Remove active electronics or enclose them in a cabinet to reduce electromagnetic stimulation during sleep. Opt for layered curtains: blackout drapes for deep rest and sheer panels for gentle morning light that aligns with circadian rhythms.
Home Office: Enhancing Focus
Position the desk so you face the door without turning your back to a window, thereby controlling visual distractions while benefiting from natural light. A small plant on the left side encourages growth-oriented thinking, based on the bagua’s association of the left sector with knowledge and self-cultivation.
Use closed storage for at least 70 percent of supplies; visible clutter competes for attention and elevates cortisol. End each workday by clearing the desktop to reset mental space for the following morning.
Community Activities and Events
Many cities host free walking tours that examine feng shui elements in historic buildings, allowing participants to see principles applied at an urban scale. Local libraries often invite certified consultants to give slide presentations on common apartment challenges, such as aligning beds in studio flats.
Online forums schedule simultaneous “space-clearing hours,” where members post before-and-after photos and exchange rapid feedback. These synchronized sessions create accountability and transform solitary tidying into a collective ritual.

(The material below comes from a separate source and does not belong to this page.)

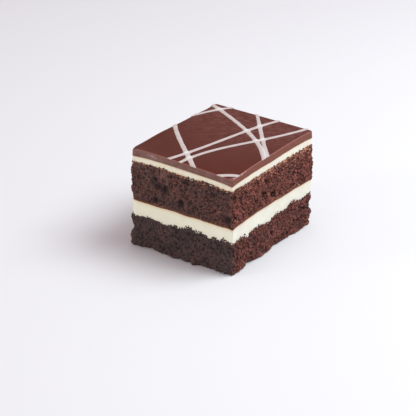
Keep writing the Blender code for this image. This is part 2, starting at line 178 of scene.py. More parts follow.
# The largest pores: x, y, z, radius
PORES = (
    (-17.2, NEAR, 40.9, 2.4), (-15.3, NEAR, 38.6, 2.2), (-10.4, NEAR, 38.0, 3.2),
    (-17.0, NEAR, 30.5, 2.2), (-0.4, NEAR, 32.6, 2.3), (3.9, NEAR, 45.7, 1.9),
    (20.5, NEAR, 43.2, 1.2), (29.5, NEAR, 31.2, 2.6), (-29.5, NEAR, 36.5, 1.1),
    (RIGHT, -8.9, 35.3, 2.0), (RIGHT, -0.5, 32.4, 2.2), (RIGHT, 5.1, 30.7, 1.7),
    (RIGHT, -16.6, 34.6, 1.2), (RIGHT, 18.9, 37.5, 1.8), (RIGHT, -7.0, 41.7, 1.6),
    (RIGHT, -11.2, 37.9, 1.2), (RIGHT, -35.6, 42.9, 1.6), (RIGHT, -35.5, 32.6, 1.5),
    (RIGHT, -34.5, 8.2, 1.5), (RIGHT, -1.6, 10.2, 1.4), (RIGHT, 14.4, 3.9, 1.3),
    (RIGHT, 24.0, 7.8, 1.2), (RIGHT, 29.8, 12.9, 1.5),
)

# Marks on the upper sponge: x, y, z, reach along the side, reach up it, strength. SMEARS are where
# cream and chocolate were dragged over it, and PRESSED is where the knife pressed its crumb paler.
SMEARS = (
    (RIGHT, -13.6, 47.0, 2.4, 1.2, 1.0), (RIGHT, -10.2, 44.6, 0.5, 2.4, 1.2),
    (RIGHT, -8.0, 45.2, 0.5, 2.0, 0.9), (RIGHT, 5.5, 47.6, 3.0, 1.0, 1.0),
    (RIGHT, 8.4, 42.0, 0.7, 0.8, 1.0), (RIGHT, 12.1, 46.0, 0.7, 2.6, 1.0),
    (RIGHT, 19.8, 44.6, 0.5, 3.4, 1.0), (RIGHT, 30.5, 46.7, 6.0, 2.0, 0.8),
    (2.7, NEAR, 48.2, 1.4, 0.6, 0.9), (1.9, NEAR, 41.8, 0.8, 1.3, 0.45),
)
PRESSED = (
    (-26.5, NEAR, 47.6, 1.4, 2.6, 0.8), (-21.5, NEAR, 45.2, 1.6, 3.0, 0.6),
    (-11.2, NEAR, 46.6, 1.6, 2.2, 1.0), (-9.0, NEAR, 43.4, 1.0, 2.4, 0.8),
    (RIGHT, 26.5, 47.2, 2.2, 1.4, 1.0),
)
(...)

Business districts sometimes coordinate façade clean-ups, repainting doors or refreshing lobby plants to demonstrate commercial commitment to welcoming energy. The shared investment fosters neighborhood pride and can indirectly boost foot traffic.
Virtual Audit Exchanges
Participants pair up via video call, each acting as the other’s consultant for thirty minutes. The remote partner asks clarifying questions—“What do you see when you first wake up?”—to uncover blind spots the host has normalized.
This reciprocal model requires no travel, keeps costs minimal, and builds cross-continental friendships anchored in mutual improvement rather than consumerism.
Workplace Lunch-and-Learn Formats
HR departments can schedule midday sessions where employees bring floor plans of their cubicles. A brief slide deck explains bagua overlays, then staff sketch quick adjustments on paper before returning to their desks energized by attainable changes.
Because the exercise stays within lunch hours, companies observe zero productivity loss while demonstrating investment in staff well-being, an increasingly valued metric in talent retention.
Digital Resources and Ethical Learning
The internet hosts thousands of feng shui tutorials, yet quality varies widely. Prioritize educators who cite both classical texts and modern design standards, and who disclose their certification lineage without claiming secret knowledge.
Free reputable sources include university extension blogs that interview certified practitioners, and nonprofit cultural societies that translate historical treatises into plain language. Avoid subscription sites promising overnight fortune through purchased talismans, as commercialized superstition undercuts the discipline’s credibility.
When sharing your own progress on social media, tag posts with location and room type to build searchable case studies for future learners. Responsible storytelling normalizes feng shui as practical spatial hygiene rather than esoteric mysticism.
Certification Paths for Deep Study
Several international bodies offer structured programs combining compass school, form school, and contemporary environmental psychology. Curriculum typically spans nine to twelve months and includes fieldwork, ensuring graduates can adapt principles to varied climates and building codes.
Prospective students should compare course syllabi for modules on accessibility standards and sustainable materials, indicators that the program treats feng shui as evolving design science rather than frozen dogma.
Open-Source Toolkits
Volunteers have created downloadable bagua templates that overlay onto common drafting software such as SketchUp or floorplanner.com. These plugins automatically adjust element colors and directional sectors, letting users experiment risk-free before moving furniture.
Contributing improvements to these repositories—such as multilingual labels—extends the communal knowledge base and keeps the tradition responsive to global needs.
Sustainability and Ethical Considerations
Feng shui aligns naturally with eco-friendly choices: maximizing daylight reduces electricity use, favoring vintage wooden furniture extends product lifecycles, and encouraging plant placement improves indoor air quality. Practitioners who ignore sustainability contradict the core principle of harmony between inhabitants and nature.
When recommending cures, prioritize items sourced within a 500-mile radius to lower carbon footprints. A local river stone can substitute for imported jade when the intention is grounding earth energy.
Dispose of removed objects responsibly; donate usable furniture and recycle metal fixtures instead of relegating them to landfill. The act of ethical release reinforces the mental habit of letting go, amplifying the psychological benefit of the spatial purge.
Avoiding Cultural Appropriation
Respect begins with terminology: use “feng shui” as a proper noun, never as a casual verb, and credit East Asian scholars when citing historical concepts. Displaying a Buddha statue merely for “good vibes” trivializes religious symbolism; instead, select décor that holds personal meaning and aesthetic coherence.
Invite practitioners from the originating cultures to speak at public events, ensuring they receive equitable fees rather than symbolic exposure. This practice shifts the narrative from consumer trend to intercultural dialogue.
Long-Term Resilience Planning
As climate change increases flooding and heatwaves, feng shui’s traditional emphasis on site selection gains practical urgency. Elevating critical rooms above predicted water lines or orienting windows for cross-ventilation merges ancient site analysis with modern resilience engineering.
Documenting these adaptations creates case studies that municipalities can reference, proving that heritage knowledge can inform future building codes rather than being relegated to folklore.